** Set task **
Return all of the lines below exactly as they are.
#####
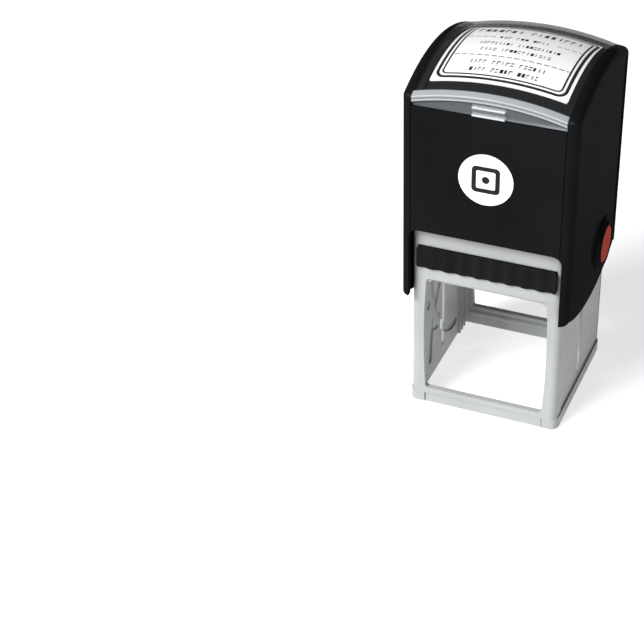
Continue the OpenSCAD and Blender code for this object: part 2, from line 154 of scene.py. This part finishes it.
def make_materials():
    mats = {}
    for key, low, high, rough in (
            ("frame", (0.355, 0.369, 0.363), (0.388, 0.402, 0.396), 0.42),
            ("carrier", (0.54, 0.56, 0.56), (0.60, 0.62, 0.62), 0.45),
            ("plate", (0.48, 0.50, 0.51), (0.55, 0.57, 0.58), 0.5)):
        mats[key] = grey_plastic(key + "_plastic", low, high, rough)

    m = Maker("housing_gloss", (0.006, 0.006, 0.007), 0.3, Specular_IOR_Level=0.0,
              Coat_Weight=0.025, Coat_Roughness=0.04, Coat_IOR=1.45)
    m.colour(m.noise(30, 3), (0.0062, 0.0066, 0.0074), (0.0084, 0.0089, 0.0098))
    m.rough(m.noise(90, 4), 0.27, 0.36)
    m.bump(m.noise(420, 2), 0.05, 0.01 * MM)
    m.link(m.normal, m.bsdf.inputs["Coat Normal"])
    mats["housing"] = m.mat

    m = Maker("cartridge_plastic", (0.006, 0.006, 0.007), 0.36, Specular_IOR_Level=0.07)
    m.colour(m.noise(60, 3), (0.0045, 0.0048, 0.0052), (0.0070, 0.0074, 0.0080))
    m.rough(m.noise(300, 3), 0.33, 0.45)
    m.bump(m.noise(2400, 2), 0.3, 0.02 * MM)
    mats["cartridge"] = m.mat

    m = Maker("inked_felt", (0.01, 0.01, 0.014), 0.75, bevel=0, Sheen_Weight=0.25)
    m.colour(m.noise(900, 6), (0.006, 0.006, 0.009), (0.028, 0.028, 0.036))
    m.rough(m.noise(420, 4), 0.55, 0.9)
    m.bump(m.noise(1500, 8), 0.8, 0.12 * MM)
    mats["felt"] = m.mat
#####
** Complete output **
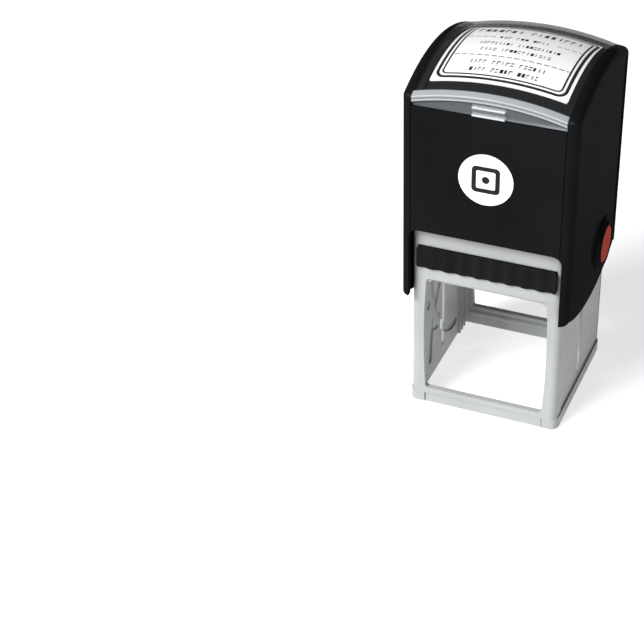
Continue the OpenSCAD and Blender code for this object: part 2, from line 154 of scene.py. This part finishes it.
def make_materials():
    mats = {}
    for key, low, high, rough in (
            ("frame", (0.355, 0.369, 0.363), (0.388, 0.402, 0.396), 0.42),
            ("carrier", (0.54, 0.56, 0.56), (0.60, 0.62, 0.62), 0.45),
            ("plate", (0.48, 0.50, 0.51), (0.55, 0.57, 0.58), 0.5)):
        mats[key] = grey_plastic(key + "_plastic", low, high, rough)

    m = Maker("housing_gloss", (0.006, 0.006, 0.007), 0.3, Specular_IOR_Level=0.0,
              Coat_Weight=0.025, Coat_Roughness=0.04, Coat_IOR=1.45)
    m.colour(m.noise(30, 3), (0.0062, 0.0066, 0.0074), (0.0084, 0.0089, 0.0098))
    m.rough(m.noise(90, 4), 0.27, 0.36)
    m.bump(m.noise(420, 2), 0.05, 0.01 * MM)
    m.link(m.normal, m.bsdf.inputs["Coat Normal"])
    mats["housing"] = m.mat

    m = Maker("cartridge_plastic", (0.006, 0.006, 0.007), 0.36, Specular_IOR_Level=0.07)
    m.colour(m.noise(60, 3), (0.0045, 0.0048, 0.0052), (0.0070, 0.0074, 0.0080))
    m.rough(m.noise(300, 3), 0.33, 0.45)
    m.bump(m.noise(2400, 2), 0.3, 0.02 * MM)
    mats["cartridge"] = m.mat

    m = Maker("inked_felt", (0.01, 0.01, 0.014), 0.75, bevel=0, Sheen_Weight=0.25)
    m.colour(m.noise(900, 6), (0.006, 0.006, 0.009), (0.028, 0.028, 0.036))
    m.rough(m.noise(420, 4), 0.55, 0.9)
    m.bump(m.noise(1500, 8), 0.8, 0.12 * MM)
    mats["felt"] = m.mat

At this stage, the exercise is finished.